Return each line that holds the word "with".

═════ Recorded information

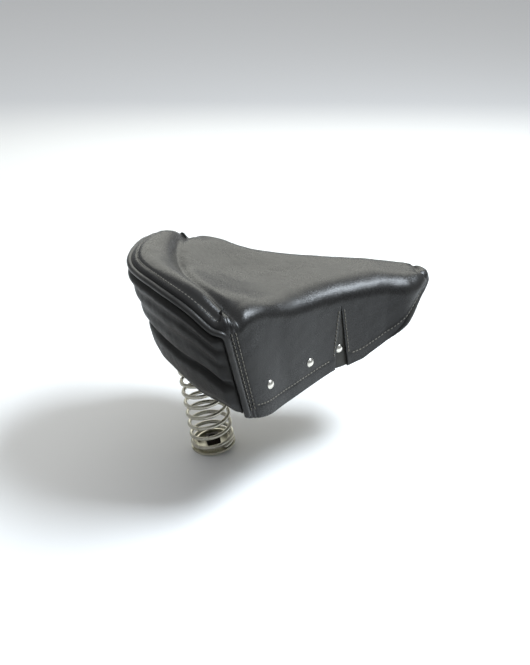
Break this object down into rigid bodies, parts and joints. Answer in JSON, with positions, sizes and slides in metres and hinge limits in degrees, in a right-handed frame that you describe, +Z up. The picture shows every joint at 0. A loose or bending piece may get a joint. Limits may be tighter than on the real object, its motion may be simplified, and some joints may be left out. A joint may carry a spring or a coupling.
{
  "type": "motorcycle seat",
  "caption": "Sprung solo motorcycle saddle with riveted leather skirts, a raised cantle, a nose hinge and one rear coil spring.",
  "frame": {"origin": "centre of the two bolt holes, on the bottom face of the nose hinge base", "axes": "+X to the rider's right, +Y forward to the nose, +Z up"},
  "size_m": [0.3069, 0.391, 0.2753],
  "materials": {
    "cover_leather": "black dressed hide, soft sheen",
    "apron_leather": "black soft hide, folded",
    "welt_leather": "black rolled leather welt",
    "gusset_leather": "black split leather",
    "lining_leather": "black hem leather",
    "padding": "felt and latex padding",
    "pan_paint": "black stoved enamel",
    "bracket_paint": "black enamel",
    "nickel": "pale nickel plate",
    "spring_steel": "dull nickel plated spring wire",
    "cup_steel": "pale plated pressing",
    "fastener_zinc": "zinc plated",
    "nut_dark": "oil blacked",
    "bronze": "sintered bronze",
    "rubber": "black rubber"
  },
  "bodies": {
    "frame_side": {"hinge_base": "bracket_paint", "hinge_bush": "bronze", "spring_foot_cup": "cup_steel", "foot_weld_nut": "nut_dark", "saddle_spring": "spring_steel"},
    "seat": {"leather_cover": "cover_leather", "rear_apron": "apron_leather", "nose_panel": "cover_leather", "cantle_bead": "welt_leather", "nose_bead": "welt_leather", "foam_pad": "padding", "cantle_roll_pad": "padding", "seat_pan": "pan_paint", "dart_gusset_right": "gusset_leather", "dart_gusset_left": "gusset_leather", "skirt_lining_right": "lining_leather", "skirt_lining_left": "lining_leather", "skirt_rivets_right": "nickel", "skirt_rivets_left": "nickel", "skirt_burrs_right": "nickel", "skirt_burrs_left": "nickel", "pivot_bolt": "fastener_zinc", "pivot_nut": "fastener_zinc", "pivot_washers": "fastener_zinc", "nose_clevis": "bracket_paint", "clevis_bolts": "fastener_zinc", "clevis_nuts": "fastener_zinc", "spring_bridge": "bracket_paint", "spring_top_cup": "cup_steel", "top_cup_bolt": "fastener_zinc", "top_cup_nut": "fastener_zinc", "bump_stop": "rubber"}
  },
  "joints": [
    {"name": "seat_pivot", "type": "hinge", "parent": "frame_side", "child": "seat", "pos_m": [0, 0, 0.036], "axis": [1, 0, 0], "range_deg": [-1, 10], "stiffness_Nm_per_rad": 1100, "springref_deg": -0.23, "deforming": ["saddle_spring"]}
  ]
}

══════════

• _Correct response_:
Break this object down into rigid bodies, parts and joints. Answer in JSON, with positions, sizes and slides in metres and hinge limits in degrees, in a right-handed frame that you describe, +Z up. The picture shows every joint at 0. A loose or bending piece may get a joint. Limits may be tighter than on the real object, its motion may be simplified, and some joints may be left out. A joint may carry a spring or a coupling.
  "caption": "Sprung solo motorcycle saddle with riveted leather skirts, a raised cantle, a nose hinge and one rear coil spring.",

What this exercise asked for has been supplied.